While tax planning is not the be all and end all of investment planning – how can it be? – it is nevertheless important. If an individual investor becomes a higher-rate taxpayer, this is likely to be a trigger for a review of their investments to see whether they are still appropriate. So why not with trusts?

So much for tax. How about other changes? Well, the Trustee Act 2000 has changed some investment parameters in England and Wales. Broadly speaking, the act has removed imped- iments to investing where a trust was constrained by statutory investment provisions. It has also made statutory some previous common law duties and responsibilities – notably, the need, subject to some exceptions, to seek advice before investing.

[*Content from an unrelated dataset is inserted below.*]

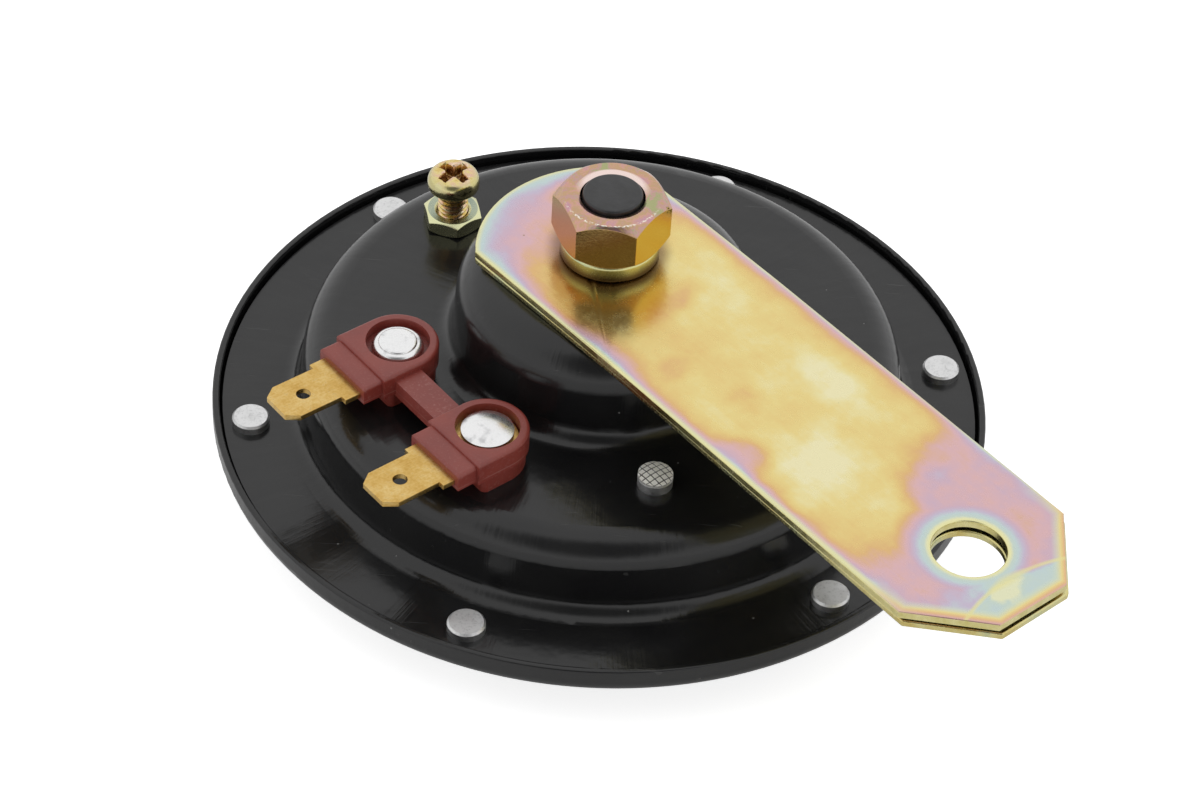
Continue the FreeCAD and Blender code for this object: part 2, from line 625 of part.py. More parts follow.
def spring_washer():
    """A split washer with rounded outer edges and a slanted cut."""
    ring = tube(WASHER_R, STUD_R + FIT, BRACKET_TOP, WASHER_TOP)
    outer = [e for e in ring.Edges if len(e.Vertexes) == 1 and e.Curve.Radius > WASHER_R - SAME]
    ring = ring.makeFillet(WASHER_ROUND, outer)
    half, lean = WASHER_SPLIT / 2, WASHER_SPLIT_LEAN
    cut = [V(0, -half - lean, BRACKET_TOP), V(0, half - lean, BRACKET_TOP),
           V(0, half + lean, WASHER_TOP), V(0, -half + lean, WASHER_TOP)]
    notch = Part.Face(Part.makePolygon(cut + cut[:1])).extrude(V(2 * WASHER_R, 0, 0))
    return ring.cut(placed(notch, WASHER_SPLIT_ANGLE))


def mounting_nut():
    bore = STUD_R + FIT
    nut = hexagon(NUT_FLATS, bore, WASHER_TOP, NUT_TOP, NUT_CHAMFER_ANGLE, NUT_CHAMFER_ANGLE)
    return placed(nut.cut(countersink(bore, NUT_SINK, NUT_TOP)), NUT_TURN)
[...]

So how about Scotland? Well, the Charities and Trustee Investment (Scotland) Bill was introduced in the Scottish Parliament in November 2004 and received Royal Assent in July. We are still awaiting the commencement order but the enactment of the bill is good news indeed.

The new Charities and Trustee Investment (Scotland) Act 2005 extends the general powers of trustees along lines similar to those contained in the Trustee Act 2000 in England and Wales, subject to the satisfaction of the standard investment criteria. The legislation takes effect by amending section 4 of the Trusts (Scotland) Act 1921 and repealing certain provisions of the Trustee Investments Act 1961.

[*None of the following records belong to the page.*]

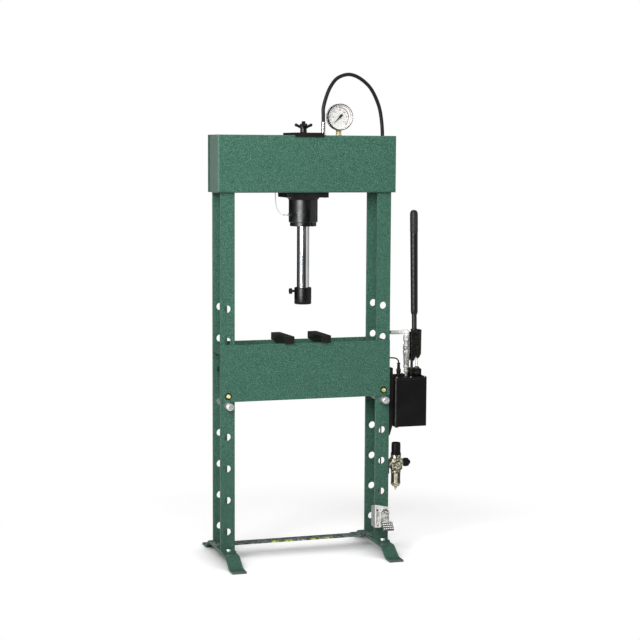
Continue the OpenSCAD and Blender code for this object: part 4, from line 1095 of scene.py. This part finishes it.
marks = []
for i in range(31):
    around = -135 + 9 * i
    long = 5.0 if i % 5 == 0 else 3.0
    wide = 1.0 if i % 5 == 0 else 0.6
    marks.append(on_dial(block((wide, 0.2, long), (0, 14.4, 45.5 - long / 2), 0.05, 1), around))
for i in range(7):
    around = math.radians(-135 + 45 * i)
    lettering = bpy.data.curves.new("number", "FONT")
    lettering.body, lettering.size = str(i * 100), 0.0070
    lettering.align_x, lettering.align_y, lettering.extrude = "CENTER", "CENTER", 0.0001
    bm = bmesh.new()
    bm.from_mesh(as_mesh("number", lettering))
    spot = gauge_at + Vector((28.5 * math.sin(around), 14.4, 28.5 * math.cos(around)))
    marks.append(moved(bm, spot, to_front))
piece("dial_marks", "carriage", black_ink, *marks, slot="dial_white")
arc = []
for i in range(47):
    arc.append(on_dial(block((2.6, 0.2, 3.0), (0, 14.42, 38.4), 0.05, 1), 1.5 + 3.0 * i))
piece("dial_red_arc", "carriage", red_ink, *arc, slot="dial_white")

pointer_black = enamel(
    "pointer_black", (0.002, 0.002, 0.002), (0.004, 0.004, 0.004), 0.6, gloss=0.1, bare=(0.01, 0.01, 0.01)
)
blade = bmesh.new()
outline = (
    (-4.2, -15), (4.2, -15), (4.2, -4), (2.6, 0), (2.3, 4), (0.8, 36), (-0.8, 36), (-2.3, 4), (-2.6, 0),
    (-4.2, -4)
)
corners = [blade.verts.new((x / 1000, 0, z / 1000)) for x, z in outline]
face = blade.faces.new(corners)
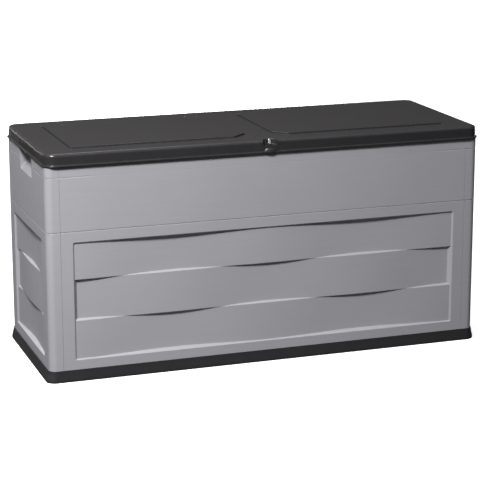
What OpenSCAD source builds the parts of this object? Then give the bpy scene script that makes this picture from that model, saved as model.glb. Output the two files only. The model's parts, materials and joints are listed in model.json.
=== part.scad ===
// Deck storage box: grey moulded walls with woven-look panels, standing in a
// dark plinth tray and closed by a dark lid on three rear hinges.
// Millimetres, +Z up, front of the box towards -Y.
// Origin: on the ground, at the middle of the plinth's footprint.

/* [Box] */
// Width of the walls, side to side
body_w = 1155; // [1080:5:1260]
// Depth of the walls, front to back
body_d = 432; // [420:2:460]
// Height of the walls' outer top edge above the ground
wall_top = 547.5; // [535:0.5:600]
// Thickness of the moulded walls
wall_t = 3; // [2.5:0.1:3.4]
// Outside radius of the upright corners
corner_r = 18; // [14:1:24]
// Width of the corner strip that each side panel turns onto the front and back
return_w = 35; // [32:1:40]
// Gap at the upright seams between neighbouring panels
seam_gap = 0.6; // [0.3:0.1:0.8]

/* [Rim and grooves] */
// How far the rim that carries the lid is set in from the walls' face
rim_inset = 6; // [5.5:0.5:6.5]
// Height of the rim above the walls' outer top edge
rim_h = 18.5; // [14:0.5:19]
// Height of the lower groove round the walls
lower_groove_z = 383.3; // [370:0.1:410]
// Height of the upper groove round the walls
upper_groove_z = 520; // [500:1:528]
// Width of the grooves
groove_w = 3; // [2:0.5:4]
// Depth of the grooves
groove_depth = 1.4; // [0.8:0.1:1.6]

/* [Woven panels] */
// Width of the woven recess in the front and back panels
front_weave_w = 1024; // [960:4:1028]
// Width of the woven recess in the side panels
side_weave_w = 315; // [280:5:320]
// Bottom edge of the woven recesses
weave_z0 = 55.5; // [50:0.5:60]
// Height of the lower band
band_h1 = 100.5; // [90:0.5:104]
// Height of the middle band
band_h2 = 105; // [95:0.5:108]
// Height of the upper band
band_h3 = 95; // [90:0.5:100]
// Length of one full wave along the front bands
front_wave = 512; // [480:4:520]
// Length of one full wave along the side bands
side_wave = 424; // [400:4:440]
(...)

I am grateful to my colleague, Barbara Gardener, for providing me with the following summary of the new provisions.

Section 93(2) CTI(S)A amends section 4 of the Trusts (Scotland) Act 1921 by adding a provision allowing a trustee to make any kind of investment of the trust estate, including an investment in heritable property. The effect is that trustees will generally have the same powers of investment as if they were the beneficial owners of the trust estate. Subsection (2) also provides a new wide power for trustees to acquire heritable property for any other reason. These wider powers are subject to any restriction or exclusion imposed by other enactments and do not extend to certain categories of trustees (subsection (3)).

Subsection (3) of section 93 continues the policy of the Trustee Investments Act 1961 in relation to pre-existing trust deeds. No term in a private trust deed made before the passing of the 1961 act was to restrict the investment powers granted to trustees by that act. The new general power in subsection (2) is similarly not to be restricted.

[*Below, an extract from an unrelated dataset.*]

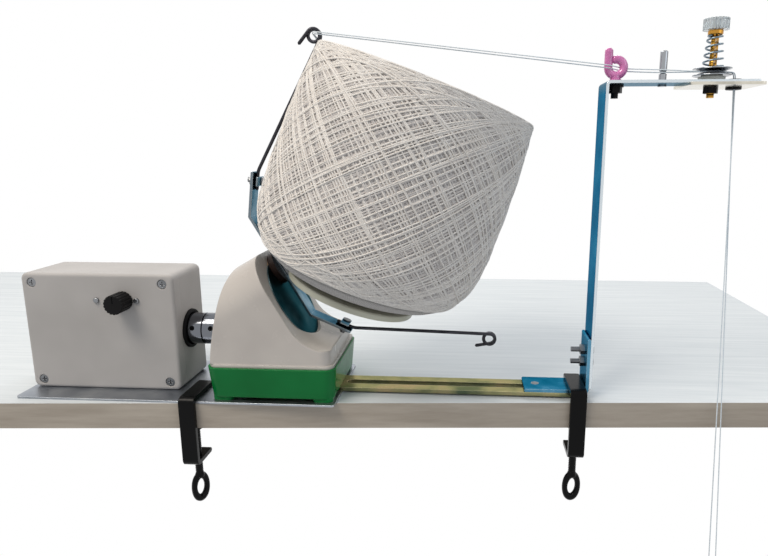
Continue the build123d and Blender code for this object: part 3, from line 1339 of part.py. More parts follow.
# ---- yarn tensioner -----------------------------------------------------------------
SEAT_D = 18.0
SEAT_T = 3.2
SAUCER_D = 27.0
SAUCER_T = 0.9
SAUCER_RISE = 1.8
SAUCER_FLAT_D = 17.0
DISC_GAP = YARN_D + 0.1
POST_BELOW = 7.0
POST_TOP = ARM_TOP + 37.5
POST_SLOT_W = 1.5
POST_SLOT_FROM = ARM_TOP + 10.0
COLLAR_D = 10.0
COLLAR_T = 3.0
COLLAR_Z = ARM_TOP + 31.0
TENSION_KNOB_D = 17.0
TENSION_KNOB_T = 7.5
SPRING_WIRE = 1.2
SPRING_TURNS = 5.0
SPRING_FACETS = 12      # short runs and arcs in each turn of the wire
SPRING_R = (7.0, 4.4)

lower_disc_z = ARM_TOP + SEAT_T + SAUCER_RISE
upper_disc_z = lower_disc_z + SAUCER_T + DISC_GAP


def tension_axis():
    return Axis((TENSION_X, GUIDE_Y, 0), (0, 0, 1))


def saucer(z, way):
    """A dished disc: its flat middle starts at z and its rim turns down (-1) or up (+1)."""
    with BuildPart() as dish:
        with BuildSketch(Plane.XZ.offset(-GUIDE_Y)):
            with BuildLine():
                Polyline(
                    (TENSION_X + TENSION_POST_D / 2 + FREE + SAUCER_T / 2, z + SAUCER_T / 2),
                    (TENSION_X + SAUCER_FLAT_D / 2, z + SAUCER_T / 2),
                    (TENSION_X + SAUCER_D / 2 - 1, z + SAUCER_T / 2 + way * SAUCER_RISE),
                )
                offset(amount=SAUCER_T / 2, side=Side.BOTH, kind=Kind.INTERSECTION)
            make_face()
        revolve(axis=tension_axis())
    return dish.part


with BuildPart() as disc_seat:
    with BuildSketch(Plane.XY.offset(ARM_TOP)):
        with Locations((TENSION_X, GUIDE_Y)):
            Circle(SEAT_D / 2)
            Circle(TENSION_POST_D / 2, mode=Mode.SUBTRACT)
    extrude(amount=SEAT_T)
    with BuildSketch(Plane.XY.offset(ARM_TOP + SEAT_T)):
        with Locations((TENSION_X, GUIDE_Y)):
            Circle(SAUCER_FLAT_D / 2 - 1.5)
            Circle(TENSION_POST_D / 2, mode=Mode.SUBTRACT)
    extrude(amount=SAUCER_RISE)
save(disc_seat.part, "disc_seat")

save(saucer(lower_disc_z, -1), "lower_disc")
save(saucer(upper_disc_z, 1), "upper_disc")

with BuildPart() as tension_post:
    with BuildSketch(Plane.XY.offset(GUIDE_PLATE_Z - POST_BELOW)):
        with Locations((TENSION_X, GUIDE_Y)):
            Circle(TENSION_POST_D / 2)
    extrude(amount=POST_TOP - GUIDE_PLATE_Z + POST_BELOW)
    with BuildSketch(Plane.XY.offset(POST_SLOT_FROM)):
        with Locations((TENSION_X, GUIDE_Y)):
            Rectangle(POST_SLOT_W, TENSION_POST_D * 2)
    extrude(amount=POST_TOP - POST_SLOT_FROM, mode=Mode.SUBTRACT)
save(tension_post.part, "tension_post")

with BuildPart() as tension_nut:
    with BuildSketch(Plane.XY.offset(GUIDE_PLATE_Z)):
        with Locations((TENSION_X, GUIDE_Y)):
            RegularPolygon(4.5, 6, major_radius=False)
            Circle(TENSION_POST_D / 2, mode=Mode.SUBTRACT)
    extrude(amount=-4)
save(tension_nut.part, "tension_nut")

spring_from = upper_disc_z + SAUCER_T + SPRING_WIRE / 2
spring_to = COLLAR_Z - SPRING_WIRE / 2
coil_points = []
for step in range(round(SPRING_TURNS * SPRING_FACETS) + 1):
    share = step / (SPRING_TURNS * SPRING_FACETS)
    turned = 2 * math.pi * step / SPRING_FACETS
    reach = SPRING_R[0] + (SPRING_R[1] - SPRING_R[0]) * share
    coil_points.append(
        (
            TENSION_X + reach * math.cos(turned),
            GUIDE_Y + reach * math.sin(turned),
            spring_from + (spring_to - spring_from) * share,
        )
    )
with BuildPart() as tension_spring:
    with BuildLine() as coils:
        FilletPolyline(*coil_points, radius=SPRING_R[1] * 0.9)
    with BuildSketch(Plane(origin=coils.line @ 0, z_dir=coils.line % 0)):
        Circle(SPRING_WIRE / 2)
    sweep(path=coils.line)
save(tension_spring.part, "tension_spring")

with BuildPart() as spring_collar:
    with BuildSketch(Plane.XY.offset(COLLAR_Z)):
        with Locations((TENSION_X, GUIDE_Y)):
            Circle(COLLAR_D / 2)
            Circle(TENSION_POST_D / 2 + RUN, mode=Mode.SUBTRACT)
    extrude(amount=COLLAR_T)
    chamfer(spring_collar.edges().filter_by(GeomType.CIRCLE).sort_by(SortBy.RADIUS)[-2:], 0.4)
save(spring_collar.part, "spring_collar")

with BuildPart() as tension_knob:
    knob_z = COLLAR_Z + COLLAR_T + THREAD_FREE
    with BuildSketch(Plane.XY.offset(knob_z)):
        with Locations((TENSION_X, GUIDE_Y)):
            Circle(TENSION_KNOB_D / 2)
            with PolarLocations(TENSION_KNOB_D / 2 + 0.3, 20):
                Circle(0.9, mode=Mode.SUBTRACT)
    extrude(amount=TENSION_KNOB_T)
    chamfer(tension_knob.faces().sort_by(Axis.Z)[-1].edges(), 0.4)
    with BuildSketch(Plane.XY.offset(knob_z)):
        with Locations((TENSION_X, GUIDE_Y)):
            Circle(TENSION_POST_D / 2 + RUN)
    extrude(amount=TENSION_KNOB_T, mode=Mode.SUBTRACT)
save(tension_knob.part, "tension_knob")

# ---- table clamps -------------------------------------------------------------------
PAD_TOP = -TABLE - FREE
SCREW_TIP_D = 5.0
SCREW_TIP_L = 2.0
EYE_TOP = -61.0
EYE_HOLE = (6.4, 13.0)
EYE_TURN = (55.0, 15.0)

for place, x, edge, top, turn in zip(("left", "right"), CLAMP_X, CLAMP_EDGE_Y, CLAMP_TOP_Z, EYE_TURN):
    foot = top - CLAMP_H
    screw_y = edge + CLAMP_SCREW_IN
    with BuildPart() as clamp_strap:
        with BuildSketch(Plane.YZ.offset(x - CLAMP_W / 2)):
            with BuildLine():
                FilletPolyline(
                    (edge + CLAMP_TOP_REACH, top - CLAMP_T / 2),
                    (edge - CLAMP_T / 2, top - CLAMP_T / 2),
                    (edge - CLAMP_T / 2, foot + CLAMP_T / 2),
                    (edge + CLAMP_FOOT_REACH, foot + CLAMP_T / 2),
                    radius=CLAMP_T * 0.75,
                )
                offset(amount=CLAMP_T / 2, side=Side.BOTH, kind=Kind.INTERSECTION)
            make_face()
        extrude(amount=CLAMP_W)
        chamfer(clamp_strap.edges().filter_by(Axis.Y), 0.4)
        with BuildSketch(Plane.XY.offset(foot)):
            with Locations((x, screw_y)):
                Circle(CLAMP_SCREW_D / 2 + THREAD_FREE)
        extrude(amount=CLAMP_T, mode=Mode.SUBTRACT)
    save(clamp_strap.part, f"{place}_clamp_strap")

    with BuildPart() as clamp_pad:
        with BuildSketch(Plane.XY.offset(PAD_TOP)):
            with Locations((x, screw_y)):
                Circle(PAD_D / 2)
        extrude(amount=-PAD_T)
        chamfer(clamp_pad.edges().group_by(Axis.Z)[-1], 0.5)
        with BuildSketch(Plane.XY.offset(PAD_TOP - PAD_T)):
            with Locations((x, screw_y)):
                Circle(SCREW_TIP_D / 2 + RUN)
        extrude(amount=SCREW_TIP_L, mode=Mode.SUBTRACT)
    save(clamp_pad.part, f"{place}_clamp_pad")

    with BuildPart() as clamp_screw:
        shank_top = PAD_TOP - PAD_T - FREE
        with BuildSketch(Plane.XY.offset(shank_top)):
            with Locations((x, screw_y)):
                Circle(SCREW_TIP_D / 2)
        extrude(amount=SCREW_TIP_L)
        with BuildSketch(Plane.XY.offset(shank_top)):
            with Locations((x, screw_y)):
                Circle(CLAMP_SCREW_D / 2)
        extrude(amount=EYE_TOP - shank_top - 2)
        around = math.radians(turn)
        with BuildSketch(
            Plane(
                origin=(x, screw_y, EYE_TOP - EYE_H / 2),
                x_dir=(math.cos(around), math.sin(around), 0),
                z_dir=(math.sin(around), -math.cos(around), 0),
            )
        ):
            Ellipse(EYE_W / 2, EYE_H / 2)
            Ellipse(EYE_HOLE[0] / 2, EYE_HOLE[1] / 2, mode=Mode.SUBTRACT)
        extrude(amount=EYE_T / 2, both=True)
    save(clamp_screw.part, f"{place}_clamp_screw")

# ---- yarn ---------------------------------------------------------------------------
# Two strands run side by side: up to the eyelet, round between the discs, past the post
# and through the pigtail towards the upper loop of the flyer. Points are set by hand.
YARN_Z = lower_disc_z + SAUCER_T + DISC_GAP / 2
YARN_ROUTES = {
    "yarn_strand_1": [
        (41.0, -0.3, 265.0),
        (240.4, -4.5, 241.6),
        (252.6, 5.9, 240.4),
        (279.0, -2.6, YARN_Z),
        (312.5, -3.2, YARN_Z),
        (327.6, 0.9, YARN_Z),
        (337.0, -32.0, -128.0),
    ],
    "yarn_strand_2": [
        (41.0, -1.5, 266.0),
        (240.4, -5.8, 242.0),
        (252.6, 4.65, 240.6),
        (279.0, -3.8, YARN_Z),
        (312.5, -4.4, YARN_Z),
        (328.5, 0.0, YARN_Z),
        (331.5, -33.0, -128.0),
    ],
}
YARN_RADII = [2.5, 2.5, 3.0, 12.0, 1.4]

for name, points in YARN_ROUTES.items():
    with BuildPart() as strand:
        with BuildLine() as route:
            FilletPolyline(*points, radius=YARN_RADII)
        with BuildSketch(Plane(origin=route.line @ 0, z_dir=route.line % 0)):
            Circle(YARN_D / 2)
        sweep(path=route.line)
    save(strand.part, name)
    length = sum(edge.length for edge in route.edges())
    ideal = math.pi * YARN_D**2 / 4 * length
    print(name, "length", round(length, 1), "volume ratio", round(strand.part.volume / ideal, 4))
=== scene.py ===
import bmesh
import bpy
import math
from mathutils import Matrix, Vector


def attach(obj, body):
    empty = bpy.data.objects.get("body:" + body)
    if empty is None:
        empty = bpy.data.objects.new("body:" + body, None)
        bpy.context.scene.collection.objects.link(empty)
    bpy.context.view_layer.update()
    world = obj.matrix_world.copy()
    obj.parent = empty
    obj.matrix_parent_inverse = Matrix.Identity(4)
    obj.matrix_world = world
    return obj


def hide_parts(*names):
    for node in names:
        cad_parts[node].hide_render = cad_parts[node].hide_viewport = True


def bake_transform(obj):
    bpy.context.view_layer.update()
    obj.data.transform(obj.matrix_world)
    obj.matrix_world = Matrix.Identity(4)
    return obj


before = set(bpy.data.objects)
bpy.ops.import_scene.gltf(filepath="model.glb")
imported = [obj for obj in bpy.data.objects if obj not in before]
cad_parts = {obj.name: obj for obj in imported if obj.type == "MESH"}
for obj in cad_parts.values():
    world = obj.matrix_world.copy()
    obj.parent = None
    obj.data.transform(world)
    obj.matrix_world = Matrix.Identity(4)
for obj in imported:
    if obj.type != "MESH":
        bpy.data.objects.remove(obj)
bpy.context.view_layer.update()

MM = 0.001
scene = bpy.context.scene
scene.view_settings.view_transform = "Standard"

# ---- places on the winder, in millimetres -------------------------------------------
HUB = Vector((0.0, 0.0, 97.0))          # flyer hub, on its axis
TILT = math.radians(30)                 # rise of the flyer axis
CONE_AT = Vector((54.0, 0.0, 75.6))     # middle of the cone disc's underside
LEAN = math.radians(21)                 # lean of the yarn package
ARM_TOP = 232.0                         # top of the guide arm
PIGTAIL_X = 246.5
TENSION_X = 312.5
YARN_D = 0.8

flyer_ahead = Vector((math.cos(TILT), 0, math.sin(TILT)))
flyer_out = Vector((-math.sin(TILT), 0, math.cos(TILT)))
cone_place = Matrix.Translation(CONE_AT * MM) @ Matrix.Rotation(LEAN, 4, "Y")


# ---- camera -------------------------------------------------------------------------
PHOTO_WIDTH = 768
FOCAL_PX = 616.0
OPTICAL_X_PX = 425.0                    # the lens axis is right of the middle of the frame
CAMERA_AT = (0.1441, -0.4631, 0.1865)
CAMERA_LOOKS = Vector((-0.0683, 0.9762, -0.2062))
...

In relation to trust deeds made after the passing of the 1961 act, where the investment powers contained in the 1961 act are conferred, the trustees are to have the new general powers.

But if trustees in existing post-1961 act deeds or in future deeds are prohibited from making certain investments, these prohibitions will continue to apply. This is because section 4(1) of the 1921 act, in which the new general investment power is inserted, authorises only acts which are not at variance with the terms and purposes of the trust.

Section 94 CTI(S)A includes a number of provisions dealing with the exercise by the trustees of their power of investment. The first of these will appear as a new section 4A of the Trusts (Scotland) Act 1921 and covers the duties that trustees must follow before exercising the wider investment powers under section 93(2).

They include the duty to have regard to the suitability to the trust of the proposed investment and the need for diversification. These are identical to the standard investment criteria used in the Trustee Act 2000.

There is also a duty (as under the Trustee Act 2000) to obtain and consider proper advice before exercising the power of investment and when reviewing the investments of the trust. The meaning of “proper advice” and the exception to the rule are similar to their English equivalent.

Schedule 3 makes a number of consequential amendments to other legislation relating to powers of trustees.

New Section 4B of the 1921 act (also introduced by section 94 CTI(S)A) will deal with the trustees’ power to appoint nominees and new section 4C with the power to delegate investment management functions. Again, these provisions are similar to their English equivalent.

As stated earlier, trustees in the rest of the UK have had wide investment powers for some time now under the Trustee Act 2000 and the Trustee Act (Northern Ireland) 2001. Therefore, the provisions in the new act, which will benefit trusts in Scotland which do not have adequate investment powers in their trust deeds, are clearly welcome.